Suicidio è la sua opera prima, vede la luce nel 1978, in piena bufera wave. Getto subito la maschera: per quanto sia zavorrato da alcune ingenuità compositive, e prodotto in modo un po' amatoriale, Suicidio per chi scrive è un pezzo di storia.
A tratti incompiuto, caotico, sospinto da un'urgenza espressiva che fa piazza pulita di tutto e di tutti, che impedisce all'alienazione di coaugularsi in una forma compiuta.
Ma anche vivo e brulicante di idee (anche musicali) come pochissimi altri dischi del tempo. Iconoclasta e ironico in modo sprezzante, ma anche straziato. La fotografia di un'epoca grigia (gli anni di piombo), che non appoggia apertamente nessun '77, ponendosi in posizione critica e defilata.

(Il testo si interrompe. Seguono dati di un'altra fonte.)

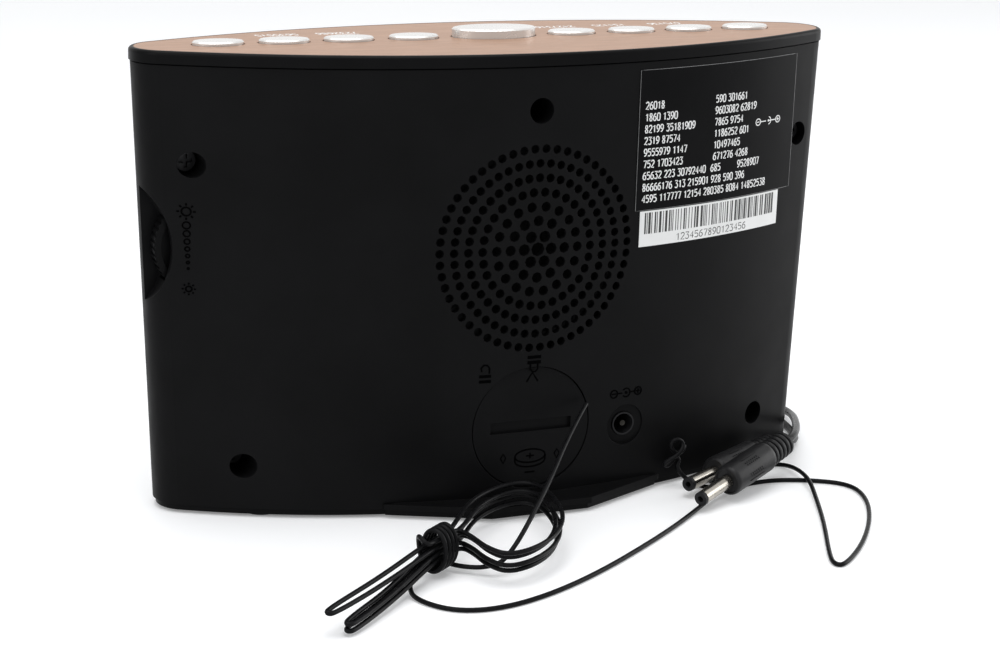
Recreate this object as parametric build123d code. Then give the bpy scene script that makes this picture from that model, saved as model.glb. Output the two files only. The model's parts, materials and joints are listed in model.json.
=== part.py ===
from build123d import *
import os
from math import atan2, cos, pi, radians, sin, sqrt

os.makedirs("parts", exist_ok=True)

# A bed shaker alarm clock, seen from its back: a slim radio clock with its loudspeaker grille,
# dimmer wheel, coin cell door and supply socket behind, nine keys on top and its display in front.
# Lengths are millimetres. The display faces -Y, the grille faces +Y and Z is up. Y is measured from
# the plane where the two shells part; the filed parts are moved so that the origin lies on the
# surface that the clock stands on, under the middle of the casing and its ledge.

# Casing
casing_foot = 2.5
casing_seam = 125.3
foot_half_width = 99.7
seam_half_width = 103.9
foot_back_crown = 35.1
seam_back_crown = 35.9
foot_front_crown = 29.2
seam_front_crown = 30.0
end_radius = 10.2
wall = 2.2
lip_depth = 2.0
lip_thickness = 1.0
slip = 0.1
overrun = 2.0

# Top cover, its rim and the metal plate set into it
cover_height = 3.76
seam_groove = 0.36
groove_depth = 0.8
rim_overhang = 0.4
rim_width = 1.3
rim_round = 1.1
plate_thickness = 1.0
plate_drop = 0.05
skirt_depth = 3.6
skirt_thickness = 1.2

# Keys
key_places = (24.0, 43.0, 61.5, 80.0)
key_width = 14.2
key_depth = 9.0
key_rise = 1.0
key_travel = 0.5
snooze_width = 24.8
snooze_depth = 14.0
snooze_rise = 2.5
snooze_travel = 0.8
key_gap = 0.35
key_chamfer = 0.4
key_flange = 1.0
key_flange_thickness = 1.0
key_float = 0.2
key_stem = 4.0
key_row = 0.0

# Key board under the top cover
board_thickness = 1.6
key_board_length = 178.0
key_board_depth = 20.0
key_board_drop = 5.1
switch_side = 6.0
switch_body = 1.9
switch_height = 2.6
switch_plunger = 3.4
key_post_x = (33.5, 70.8)
key_post_y = 7.5
key_post_width = 4.0
small_screw = 1.6
small_screw_head = 3.0
small_screw_head_height = 1.0

# Loudspeaker grille: one middle hole and seven rings
grille_level = 75.1
ring_pitch = 4.0
ring_counts = (6, 12, 18, 30, 40, 48, 54)
ring_holes = (3.4, 3.1, 2.9, 2.65, 2.6, 2.5, 2.5)
middle_hole = 4.0
hole_sides = 8

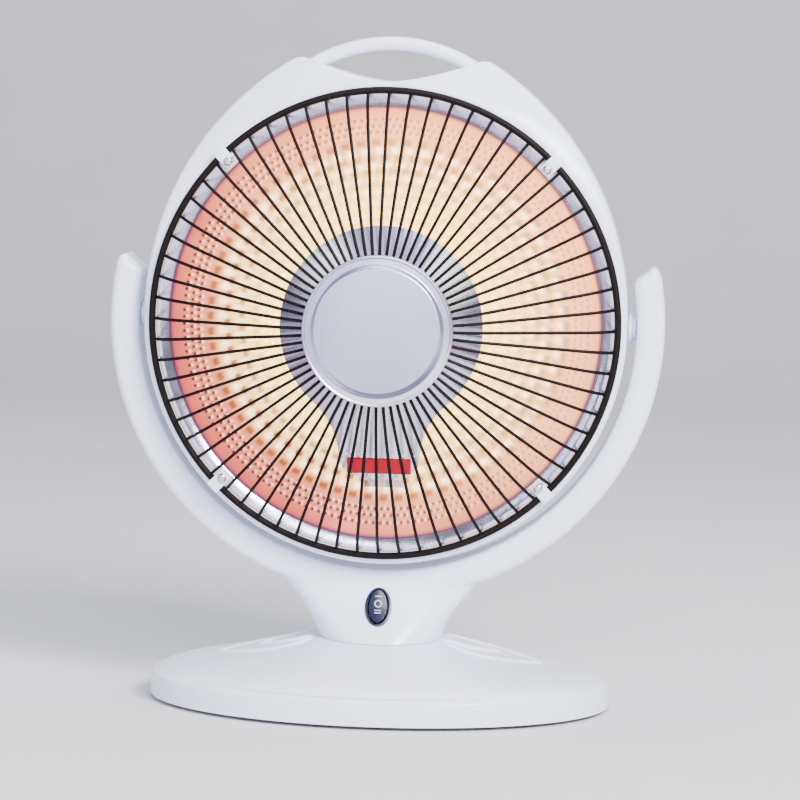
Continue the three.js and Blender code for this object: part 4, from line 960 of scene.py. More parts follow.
# ---------------------------------------------------------------- foot
@dataclass
class Foot:
    """The oval weighted foot: its cover, feet, screws, cord inlet and tip-over plunger."""

    finishes: Finishes
    half_width: float = 150.0
    half_depth: float = 102.0
    floor: float = 2.5
    rim_top: float = 15.5
    crown: float = 43.7
    pad: float = 42.0
    wall: float = 2.6
    bore: float = 15.4
    crease: float = 0.95
    leaf_rise: float = 0.5
    leaf_edge: float = 1.7

    def depth_share(self, radius: np.ndarray) -> np.ndarray:
        """How far the oval is drawn in at a radius."""
        share = np.clip((radius - self.pad) / (self.half_width - self.pad), 0, 1)
        return 1 + share * (self.half_depth / self.half_width - 1)

    def dome(self, radius: np.ndarray) -> np.ndarray:
        """Height of the cover at a radius.

        Args:
            radius: Distance from the middle along the foot's width.

        Returns:
            Height above the floor.
        """
        share = np.clip((radius - self.pad) / (self.half_width - self.pad), 0, 1)
        slope = 1 - share
        shoulder = np.sqrt(np.maximum(1 - share ** 8, 0))
        climb = 0.62 * slope ** 1.55 + 0.1 * slope + 0.28 * shoulder
        return self.rim_top + (self.crown - self.rim_top) * climb

    def height_at(self, x: np.ndarray, y: np.ndarray) -> np.ndarray:
        """Height of the cover over a place on the floor.

        Args:
            x: Place across.
            y: Place along.

        Returns:
            Height above the floor.
        """
        radius = np.hypot(x, y)
        for _ in range(60):
            radius = np.hypot(x, y / self.depth_share(radius))
        return np.where(radius > self.pad, self.dome(radius), self.crown)

    def cover(self) -> Piece:
        """The cover: a rim, a dome over it and the leaves that lie on the dome.

        Returns:
            The cover with its leaves.
        """
        share = self.crease - self.crease * np.linspace(0, 1, 34) ** 1.4
        radii = self.pad + (self.half_width - self.pad) * share
        edge = float(self.dome(radii[0]))
        rings = [(self.half_width, self.half_depth, self.floor), (self.half_width, self.half_depth, 9.0)]
        rings += [
            (self.half_width - inset, self.half_depth - inset, edge - drop)
            for inset, drop in ((0.0, 3.4), (0.1, 2.95), (0.4, 2.55), (0.85, 2.3), (2.6, 1.45))
        ]
        rings += [(r, r * self.depth_share(r), float(self.dome(r))) for r in radii]
        rings += [(self.pad - 1, self.pad - 1, self.crown), (self.bore, self.bore, self.crown)]
        shell = Bench.lofted("foot_cover", rings, 192)
        Bench.face(shell, Vector((0, 0, -60)))
        Bench.modify(shell, "SOLIDIFY", thickness=self.wall, offset=-1)
        leaves = [
            self.leaf(side, reach, half, rise)
            for side in (-1, 1)
            for reach, half, rise in ((107, 26, self.leaf_rise), (80, 14, 2 * self.leaf_rise))
        ]
        return Bench.joined("foot_cover", [shell, *leaves])

    def leaf(self, side: int, reach: float, half: float, rise: float) -> Piece:
        """One raised leaf on the dome.

        Args:
            side: 1 to the right, -1 to the left.
            reach: Distance of its tip from the middle.
            half: Half width that draws its sides.
            rise: Height above the dome.

        Returns:
            The leaf as a thin lens whose underside is sunk in the cover.
        """
        root, tip, sunk = 36.45, reach, 0.25
        steps = np.array([0, 0.2, 0.4, 0.55, 0.68, 0.8])
        margins = np.array([4.2, 3.0, 2.2, self.leaf_edge, 1.3, 0.9, 0.55, 0.25, 0.0])
        rows = len(steps) + len(margins) - 1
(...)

Dopo la diabolica Intro (il telefono che suona, il pianto di un bambino, la risata da psicopatico, le tastiere che pulsano e il basso che spruzza disco music da tutti i pori), ecco uno fra i capisaldi della produzione del cantautore perverso, ovvero la traccia che dà il titolo all'album.
Tastiere in odore berlinese (ma anche virate funk), il piatto della batteria che rintocca piano, Faust'O che sembra un cantante glam in piena crisi di panico.

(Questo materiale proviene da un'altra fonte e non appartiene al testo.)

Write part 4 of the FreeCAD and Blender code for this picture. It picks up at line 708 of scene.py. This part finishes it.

L'aria malsana dell'epoca lo infastidisce, perché non ci sono più rivoluzioni da fomentare: Non aprire la finiestra/ Non ho voglia di sentire/ Quello che hanno da dire.

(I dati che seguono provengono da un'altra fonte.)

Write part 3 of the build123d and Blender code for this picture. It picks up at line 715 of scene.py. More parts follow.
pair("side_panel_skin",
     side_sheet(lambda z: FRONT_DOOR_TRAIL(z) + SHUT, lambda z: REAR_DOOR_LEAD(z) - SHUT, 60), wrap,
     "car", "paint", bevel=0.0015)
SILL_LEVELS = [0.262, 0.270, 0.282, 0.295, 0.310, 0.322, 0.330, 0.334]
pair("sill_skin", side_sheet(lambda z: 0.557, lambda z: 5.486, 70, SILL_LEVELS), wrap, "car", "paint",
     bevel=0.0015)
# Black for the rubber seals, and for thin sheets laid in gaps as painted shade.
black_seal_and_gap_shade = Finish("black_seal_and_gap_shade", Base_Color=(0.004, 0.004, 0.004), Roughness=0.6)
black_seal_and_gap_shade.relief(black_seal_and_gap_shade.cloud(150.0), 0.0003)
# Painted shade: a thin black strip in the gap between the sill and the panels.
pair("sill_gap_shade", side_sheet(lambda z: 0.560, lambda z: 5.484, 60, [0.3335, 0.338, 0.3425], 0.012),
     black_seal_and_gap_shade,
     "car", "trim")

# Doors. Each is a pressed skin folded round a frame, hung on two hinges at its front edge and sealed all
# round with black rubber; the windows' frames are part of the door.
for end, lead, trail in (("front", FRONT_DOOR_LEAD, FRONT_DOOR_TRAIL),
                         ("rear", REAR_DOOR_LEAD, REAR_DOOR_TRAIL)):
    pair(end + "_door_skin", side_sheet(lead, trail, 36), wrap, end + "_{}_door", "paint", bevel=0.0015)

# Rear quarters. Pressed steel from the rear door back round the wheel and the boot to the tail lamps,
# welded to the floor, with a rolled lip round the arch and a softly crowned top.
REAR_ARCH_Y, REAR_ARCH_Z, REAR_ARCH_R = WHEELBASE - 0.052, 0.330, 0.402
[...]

Ma non ci sono neppure vere alternative Sento/ Tutto quello che mi gira intorno è noia.
E allora la soluzione finale la suggerisce il titolo. Senza disperazione né struggenti parole d'addio, però: Io sapevo della morte/ Ora guarda quei cretini/ Muoiono in un modo molto strano/ Potrei divertimi anch'io!.
Il raggelante finale del brano (Penso che valga la pena di andare) definisce la cifra stilistica dell'album: niente compromessi. Faust'O trasforma non solo la propria realtà, ma metaforicamente - l'umanità intera nel bersaglio dei suoi strali al veleno, tanto furibondi quanto divertiti ed eccentrici.
Godi è forse il pezzo più pesante, dal punto di vista lirico: Ma non farti mai vedere/ Dietro i banchi di una chiesa/ mentre ti masturbi in allegria...Godi/ Però di nascosto/ Nel cesso nel bosco/ Nell'ultimo posto in cui Dio ti vedrà.
Il cattolico Faust'O esibisce il suo terrore per il sesso e per il peccato, da cui si sente oppresso (Dalla gabbia puoi uscire se ti va/ Ma soltanto senza la verginità), e al contempo sputa sul perbenismo della sua chiesa, bestemmiandola (metaforicamente) alla luce del sole.
Le ballate decadenti, di scuola Roxy-Bowiana ma con un tocco di raggelante humour nero, sono il cuore del disco: Piccolo Lord, una semplice sonata al pianoforte, fotografa il microcosmo piccolo-borghese dell'autore e i suoi studi pianistici; l'arrancante Bastardi, in odore di post-punk (il basso è già dark), confeziona un'altra arringa al vetriolo (vigliacchi come rasoi), e inveisce contro nemici senza volto e senza testa, disumanizzati (siamo slot-machines).
Il mio sesso mostra ancora una volta un Faust'O maniaco sessuale, ma più che altro ossessionato/torturato dal rapporto con il sesso: si tratta di una sorta di sinistra, divertita dedica al proprio organo sessuale (Spesso ne ho bisogno/ Mi sfogo su di lui/ Ho paura sia il contrario/ Che sia lui a usare me).
Il motivetto sciocco della tastiera è pura minimal-wave (chiedere per informazioni agli Ultravox!), che si apre in strutture da classica ballata, restituita però in versione comicamente grottesca.
Innocenza è invece realmente una romantica ballata che potrebbe essere uscita dalla penna di un Brian Ferry in preda a un acido, crudele sarcasmo; il brano regala forse l'unico momento potenzialmente sentimentale del disco, seppure si tratti sempre di un sentimentalismo spazzato da un vento gelido (tanto che l'esito risulta straniante quanto quello degli altri brani).
Benvenuti fra i rifiuti è l'ultimo, definitivo atto d'accusa di Fausto, che mutua le atmosfere e le sonorità pesanti del gothic rock britannico per vomitare versi spietati contro la società bene (Quando sorge il sole/ Voi vi siete già stancati della vita).
Sembra di assistere a una sorta di incubo: Faust'O non risparmia nulla e nessuno (Riversiamo sperma sulle vostre inibizioni), neppure sé stesso. E siamo solo all'inizio.